Conclusions: California’s 2009 median household income was $42,548.6. For a middle class household to ride the train LA-SF once would cost them about 4% of their annual pre-tax income. CHSRA’s 2009 ticket prices probably exclude middle income households. But a more realistic ticket price definitely excludes them.7
1. In the official ballot description the ticket price is “about $50 a person.” See:
http://www.voterguide.sos.ca.gov/past/2008/general/argu-rebut/argu-rebutt1a.htm. In the document 2008 California High-Speed Train BUSINESS PLAN November 2008; CHSRA; California High-Speed Train Business Plan; November 2008; pg. 20, CHSRA used 50% of average airfares for the high-speed rail ticket.
2. Report to the Legislature; CHSRA; Business Plan December 2009; page 65. The Authority changed its assumptions on ticket prices from 55% to 83% of the average airline ticket price between Los Angeles and San Francisco, and ridership estimates for the tenth year of operations (2030) fell from 94 million to 39 million.
3. The 2009 optional business mileage deduction, used for comparison to the Authority’s stated fare, was 50.5 cents per mile for business miles driven.
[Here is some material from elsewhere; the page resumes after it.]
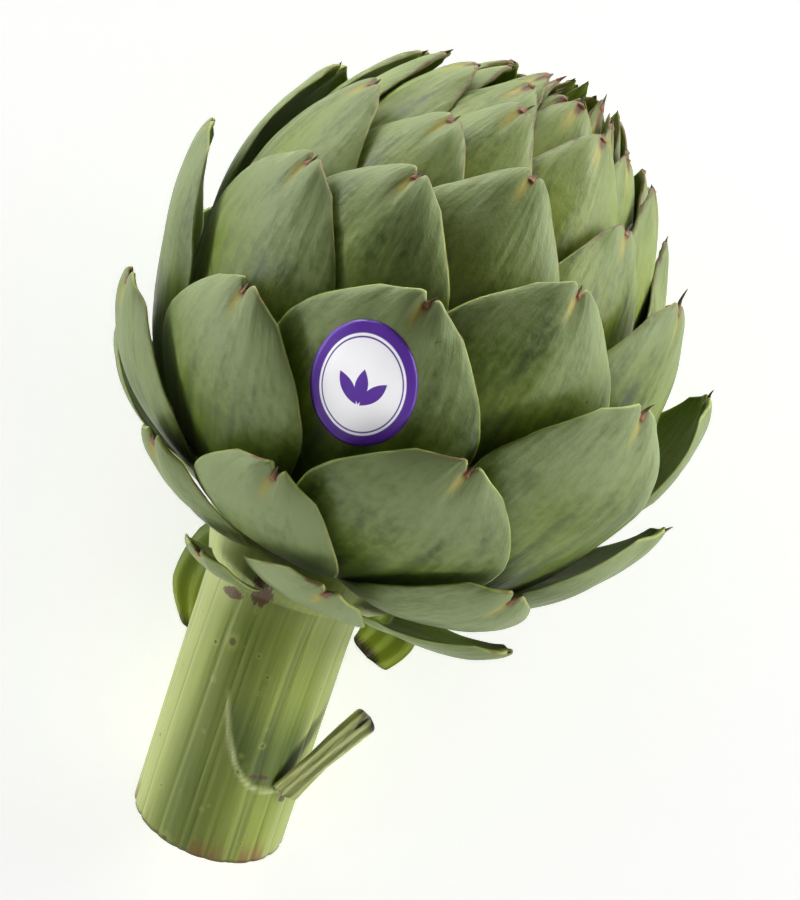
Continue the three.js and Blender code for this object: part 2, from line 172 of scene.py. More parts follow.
RAISE = math.radians(HEAD_RAISE)
AXIS = (math.cos(RAISE), 0.0, math.sin(RAISE))
TOPWARD = (-math.sin(RAISE), 0.0, math.cos(RAISE))
FULL_TURN = 2 * math.pi


def srgb(red, green, blue):
    """The linear colour of three steps from 0 to 255."""
    steps = [value / 255 for value in (red, green, blue)]
    return tuple(((s + 0.055) / 1.055) ** 2.4 if s > 0.04045 else s / 12.92 for s in steps)


# ---- numbers and fields ----

PLAIN = {
    "ADD": lambda a, b: a + b,
    "SUBTRACT": lambda a, b: a - b,
    "MULTIPLY": lambda a, b: a * b,
    "DIVIDE": lambda a, b: a / b,
    "POWER": lambda a, b: a ** b,
    "SINE": math.sin,
    "COSINE": math.cos,
    "TANGENT": math.tan,
    "ABSOLUTE": abs,
    "EXPONENT": math.exp,
    "LOGARITHM": math.log,
    "MINIMUM": min,
    "MAXIMUM": max,
    "GREATER_THAN": lambda a, b: float(a > b),
}


class Field:
    """A number that changes over a mesh or a surface. Arithmetic on it adds math nodes."""

    def __init__(self, tree, socket):
        self.tree = tree
        self.socket = socket

    def __add__(self, other):
        return work("ADD", self, other)

    __radd__ = __add__

    def __sub__(self, other):
        return work("SUBTRACT", self, other)

    def __rsub__(self, other):
        return work("SUBTRACT", other, self)

    def __mul__(self, other):
        return work("MULTIPLY", self, other)

    __rmul__ = __mul__

    def __truediv__(self, other):
        return work("DIVIDE", self, other)

    def __rtruediv__(self, other):
        return work("DIVIDE", other, self)

    def __pow__(self, other):
        return work("POWER", self, other)

    def __neg__(self):
        return work("MULTIPLY", self, -1.0)


def feed(socket, value):
    """Sets a node's input to a number, or links it to a field or another socket."""
    if isinstance(value, Field):
        value.tree.links.new(value.socket, socket)
    elif isinstance(value, bpy.types.NodeSocket):
        socket.id_data.links.new(value, socket)
    else:
        socket.default_value = value


def work(operation, *values):
    """One step of arithmetic, on plain numbers or on fields."""
    fields = [value for value in values if isinstance(value, Field)]
    if not fields:
        return PLAIN[operation](*values)
    node = fields[0].tree.nodes.new("ShaderNodeMath")
    node.operation = operation
    for socket, value in zip(node.inputs, values):
        feed(socket, value)
    return Field(node.id_data, node.outputs[0])


def sine(value):
    return work("SINE", value)


def cosine(value):
    return work("COSINE", value)


def size_of(value):
    return work("ABSOLUTE", value)


def least(value, other):
    return work("MINIMUM", value, other)


def most(value, other):
    return work("MAXIMUM", value, other)


def clamp(value):
    return least(most(value, 0.0), 1.0)


def blend(first, second, share):
    return first + (second - first) * share


def step(value, low, high):
    """0 below low, 1 above high and smooth between."""
    share = clamp((value - low) / (high - low))
    return share * share * (3.0 - 2.0 * share)


def bell(value, width):
    """1 where value is 0, falling to both sides."""
    share = value / width
    return work("EXPONENT", -(share * share))


# ---- the head's law, on plain numbers or on fields ----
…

At 407 miles SF-Anaheim; the deduction is $205.50.See:
http://www.savingtoinvest.com/2009/12/2010-vs-2009-standard-mileage-rate-tax.html
4. Enthoven, Grindley, Warren “Financial Risks Of California’s Proposed HSR”; pgs 56-60: at http://www.cc-hsr.org/
5. Op cit. pg. 60 for analysis. For the statement about all but two high-speed rail segments being profitable, see: Statement by Iñaki Barrón de Angoiti; NY Times, May 29, 2009
6. Median household income decreased in the prior two years; 3.4% in current dollars, and a average of 4% for 2008 and 2009 in constant dollars. See: http://www.dof.ca.gov/HTML/FS_DATA/LatestEconData/FS_Income.htm
7. A realistic price would have tickets reflect the true capital and operating costs. Section 2704.08(J) of AB3034 says the train cannot receive an operating subsidy from the Federal or State governments; therefore must at least breakeven financially.